The subject promises a question; the first line delivers context plus the actual question in 1 sentence. Mobile preview shows the subject + a chunk of the first sentence — make sure that combination reads naturally.

Practitioner note: A test that almost always lifts reply rate: rewrite your subject line so it accurately describes the first sentence. Subjects that mismatch the body content drive opens but not replies. Subjects that promise exactly what the body delivers drive replies.

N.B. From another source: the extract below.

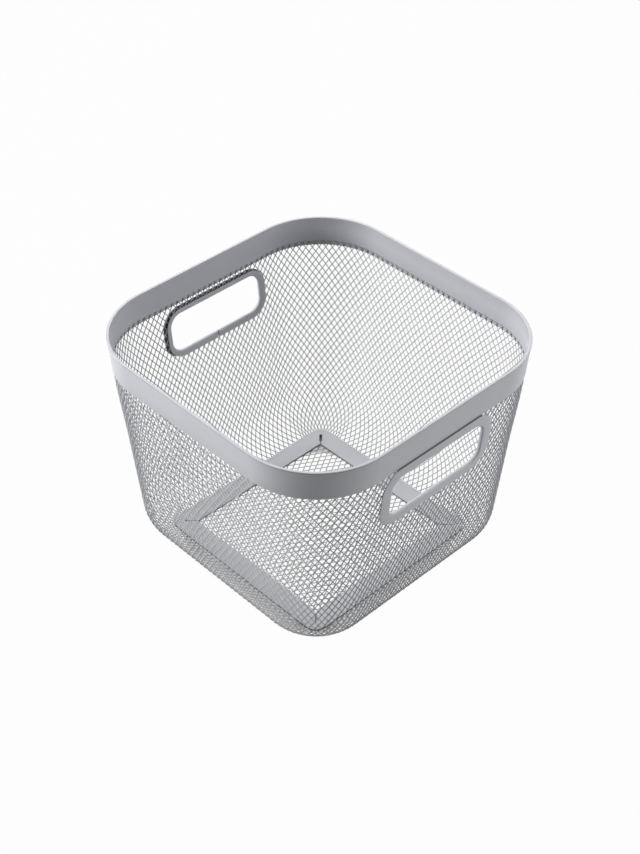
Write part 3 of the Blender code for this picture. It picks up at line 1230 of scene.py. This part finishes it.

Where subject lines fit in the cold email stack

In order of impact for cold email outcomes:

  1. List quality (right person, right context)
  2. Deliverability infrastructure (auth, warmup, complaint rate)
  3. Offer relevance and personalization
  4. Body copy
  5. Subject line
  6. Send timing

Subject line is real but it's #5. Don't over-invest in subject line testing while skipping #1-#4.

If you're running cold email at scale and want help with the full deliverability stack — domains, warmup, list segmentation, subject testing — book a consultation. I configure cold email infrastructure for agencies and SaaS teams every month.

Sources


v1.0 · May 2026

Frequently Asked Questions

What's the best B2B cold email subject line?

There's no single best line — performance varies by industry, list quality, and offer. Patterns that consistently work: short and lowercase ('quick question'), personalized with recipient name or company ('Sarah - quick question'), specific reference ('Saw your post on [topic]'). Avoid superlatives, urgency, all-caps, and emoji.

How long should a cold email subject line be?

3 to 7 words. Mobile inbox shows about 40 characters before truncation; desktop shows 60-70. Longer subjects get cut off in preview. Shorter subjects feel more personal and less like marketing. Most high-reply cold emails have subjects under 6 words.

Should I use the recipient's name in the subject line?

Sometimes. Name in subject can boost opens in low-personalization industries but feels forced in tech and SaaS where it's overused. Test both versions on a small segment first. If you do use a name, prefer first name only and keep the rest of the subject minimal.

Do emojis help cold email subject lines?

No, they hurt. Emojis correlate with marketing/spam patterns and many B2B filters weight them negatively. They also feel out of place in business contexts. The handful of cases where they work are consumer-facing, not B2B. Skip them in cold outreach.

What subject lines should I avoid in B2B cold email?

All-caps anything, urgency words (URGENT, ACT NOW, LIMITED TIME), money references ($$$ or free money), question marks stacked (???), emojis, and anything that looks like marketing email (Newsletter, Subscribe, Special Offer). Also avoid 'Re:' or 'Fwd:' when there's no actual thread — receivers and recipients spot the trick.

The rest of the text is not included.